5. Look sharp. It sounds simple, but make sure you have a few good outfits for networking and interviewing. Especially if you work in a business casual setting (and have for years), check your closet for a suit or dress that speaks to your professional level and fits well. If nothing fits the bill (or if everything is from the last time you interviewed 10+ years ago), buy something new that makes you feel great, which will automatically increase confidence.
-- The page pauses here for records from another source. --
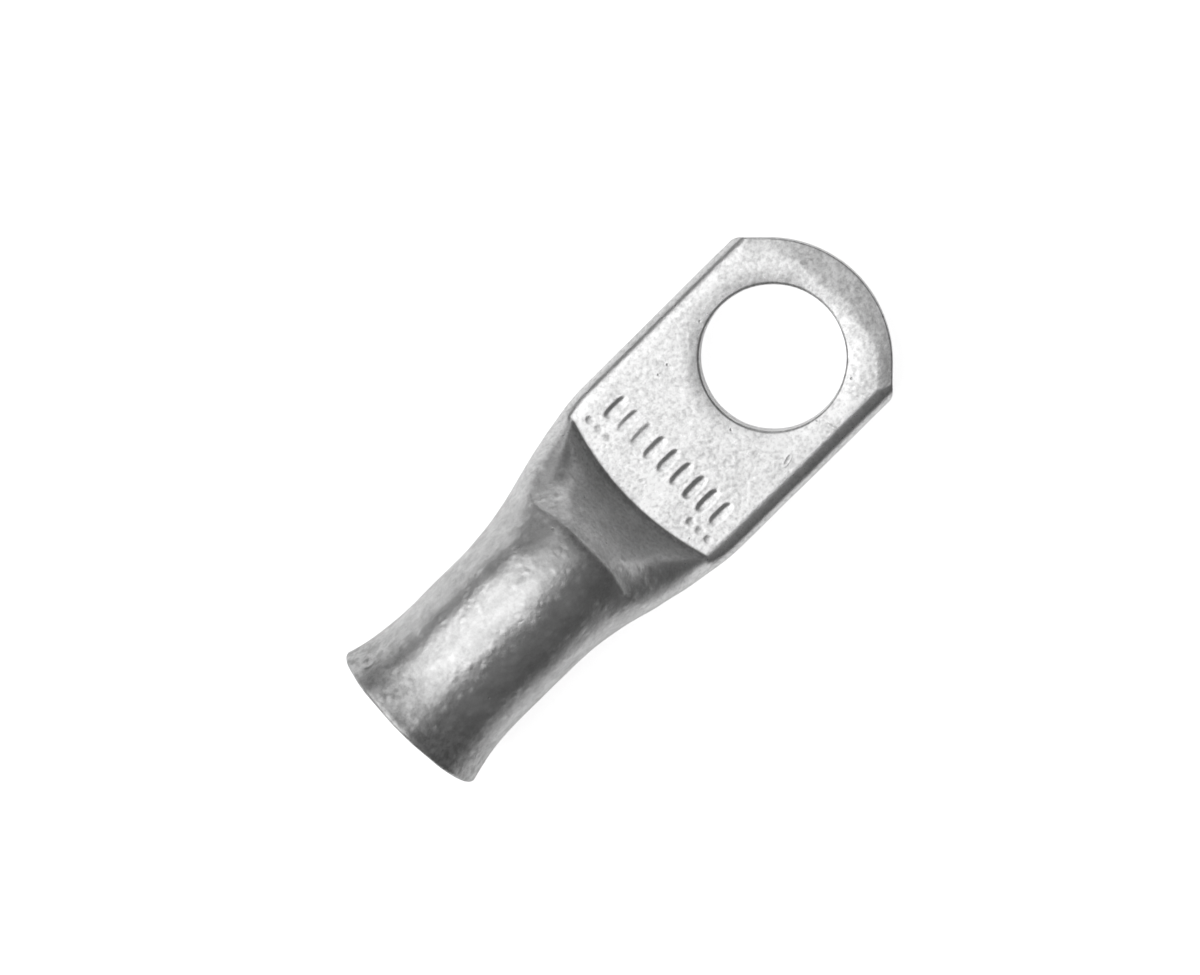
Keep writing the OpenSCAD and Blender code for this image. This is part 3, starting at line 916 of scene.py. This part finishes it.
STRIP_HEIGHT, STRIP_SIDES = 0.45, (-10, 62)  # metres, and degrees from overhead towards +Y
STRIPS = [  # name, degrees from overhead towards the tip's end, radiance
    ("far_end", (-50, -28), 1.40),
    ("overhead", (-28, -5), 1.10),
    ("feather_1", (-5, 8), 0.93),
    ("feather_2", (8, 20), 0.60),
    ("feather_3", (20, 32), 0.26),
    ("feather_4", (32, 45), 0.08),
]
y0, y1 = (STRIP_HEIGHT * math.tan(math.radians(a)) for a in STRIP_SIDES)
for name, ends, radiance in STRIPS:
    x0, x1 = (STRIP_HEIGHT * math.tan(math.radians(a)) for a in ends)
    middle = ((x0 + x1) / 2, (y0 + y1) / 2)
    softbox(name, (*middle, STRIP_HEIGHT), (*middle, 0), (x1 - x0, y1 - y0), radiance)
softbox("far_corner", (0.34, 0.34, 0.20), (-0.011, 0, 0.003), (0.26, 0.18), 0.55)
softbox("low_end", (-0.40, 0.08, 0.13), (-0.029, 0, 0.005), (0.16, 0.10), 2.2)


# %% Floor
FLOOR_HALF = 2.0
DARK_FROM, DARK_TO = -0.010, -0.034  # the Y at which the floor starts to be and is dark in the tin


def backdrop():
    """A pale floor under the lug, white to the camera, glowing a little in the tin, with its
    shadow. In the tin alone it turns dark past a line along the lug."""
    mesh = bpy.data.meshes.new("floor")
    level = cad_box[0][2]
    corners = [(x * FLOOR_HALF, y * FLOOR_HALF, level)
               for x, y in ((-1, -1), (1, -1), (1, 1), (-1, 1))]
    mesh.from_pydata(corners, [], [(0, 1, 2, 3)])
    floor = bpy.data.objects.new("floor", mesh)
    bpy.context.collection.objects.link(floor)
    material = bpy.data.materials.new("floor")
    material.use_nodes = True
    tree = material.node_tree
    shader = tree.nodes["Principled BSDF"]
    shader.inputs["Roughness"].default_value = 1.0
    shader.inputs["Specular IOR Level"].default_value = 0.0
    shader.inputs["Emission Color"].default_value = (1, 1, 1, 1)
    path = put(tree, "ShaderNodeLightPath").outputs
    place = put(tree, "ShaderNodeSeparateXYZ",
                {"Vector": put(tree, "ShaderNodeTexCoord").outputs["Object"]})
    beyond = smooth_step(tree, place.outputs["Y"], DARK_FROM, DARK_TO)
    unlit = calc(tree, "MULTIPLY", path["Is Glossy Ray"], beyond)
    tree.links.new(calc(tree, "MULTIPLY_ADD", unlit, -0.55, 0.9), shader.inputs["Base Color"])
    mirrored = calc(tree, "MULTIPLY_ADD", unlit, -0.8, path["Is Glossy Ray"])
    glow = calc(tree, "MULTIPLY_ADD", path["Is Camera Ray"], 0.75,
                calc(tree, "MULTIPLY", mirrored, 0.25))
    tree.links.new(glow, shader.inputs["Emission Strength"])
    mesh.materials.append(material)


backdrop()
print("floor at", round(cad_box[0][2] / MM, 3), "mm")


# %% Room
HORIZON, ZENITH = 0.04, 0.13


def room():
    """A dim grey world, darkest at the horizon, and white where the camera looks at it."""
    world = bpy.data.worlds.new("studio")
    bpy.context.scene.world = world
    world.use_nodes = True
    tree = world.node_tree
    dim = tree.nodes["Background"]
    way = put(tree, "ShaderNodeSeparateXYZ",
              {"Vector": put(tree, "ShaderNodeTexCoord").outputs["Generated"]})
    tree.links.new(smooth_step(tree, way.outputs["Z"], 0.12, 0.45, HORIZON, ZENITH),
                   dim.inputs["Color"])
    white = put(tree, "ShaderNodeBackground", {"Color": (1, 1, 1, 1)})
    choose = put(tree, "ShaderNodeMixShader",
                 {"Fac": put(tree, "ShaderNodeLightPath").outputs["Is Camera Ray"]})
    tree.links.new(dim.outputs[0], choose.inputs[1])
    tree.links.new(white.outputs[0], choose.inputs[2])
    tree.links.new(choose.outputs[0], tree.nodes["World Output"].inputs["Surface"])


room()
bpy.context.scene.view_settings.view_transform = "Standard"
print("world", bpy.context.scene.world.name)
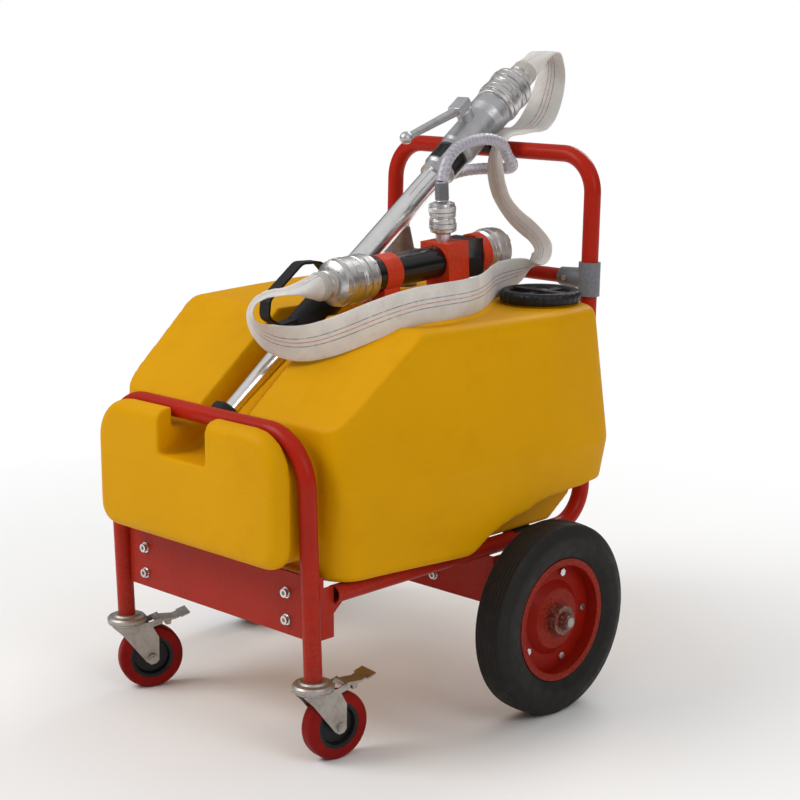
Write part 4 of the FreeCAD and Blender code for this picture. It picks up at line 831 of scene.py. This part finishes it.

6. Reconnect with your network. Think about key people in your network whom you haven’t been in touch with recently (especially those who are influential, well-connected, knowledgeable, helpful etc.) and contact them. Reach out online (email, LinkedIn), over the phone and in person. Build visibility outside of your company and immediate network. Don’t limit who you reach out to (e.g., if you’re a CMO, don’t limit yourself to contacting fellow senior marketing executives) because you never know who people know, and others may lead to valuable introductions or information too. Skip mentioning the uncertainty of your job when initially reconnecting, however, as it can come across as off-putting and desperate.
7. Plan references. Although it may seem too early to do this, if you know a job search is in your future, make a list of people who could serve as references for when you find a job you really like and receive an offer. If it’s been a while since you’ve been in touch with those on your list, reach out and reconnect before asking them to serve as references. Whenever possible, consider people who know you in different capacities (e.g., boss, fellow board member, colleague).
8. Consider an internal move. When companies reorganize, eliminate redundancies or talk M&A, look for ways to reposition yourself internally if it’s a place where you’d like to stay — not because it’s the easy way out. Can you pivot your skillset and/or add value to other areas/departments? Can you move to a subsidiary or the parent company? Companies want to retain good talent and often prefer to hire internally; there’s no better reference than an employee’s proven record, reputation and institutional knowledge.
9. Lawyer up. If you have an outdated severance agreement in place or know that you’ll receive a separation document once your departure is announced, start researching now for a good employment attorney. It’s essential that you know your rights and how to negotiate the best possible exit package. For more on severance agreement negotiation: check out our interview with attorney Richard Friedman.
No one is untouchable. When encountering red flags that spark uncertainty about your job, don’t ignore them — get a few steps ahead. Those who land new (and often better) positions relatively quickly have one thing in common: preparedness. Being proactive gives you a major leg up over your competition. Plus, even if you survive a layoff, you may want to pursue new opportunities anyway if the aftermath is too negative, uncertainty drags on or you decide it’s time for a change. Strengthen your personal brand now and do a few things to prepare at minimum, so if something happens, you’re confident and ready to begin a search instead of being paralyzed by, “Now what?”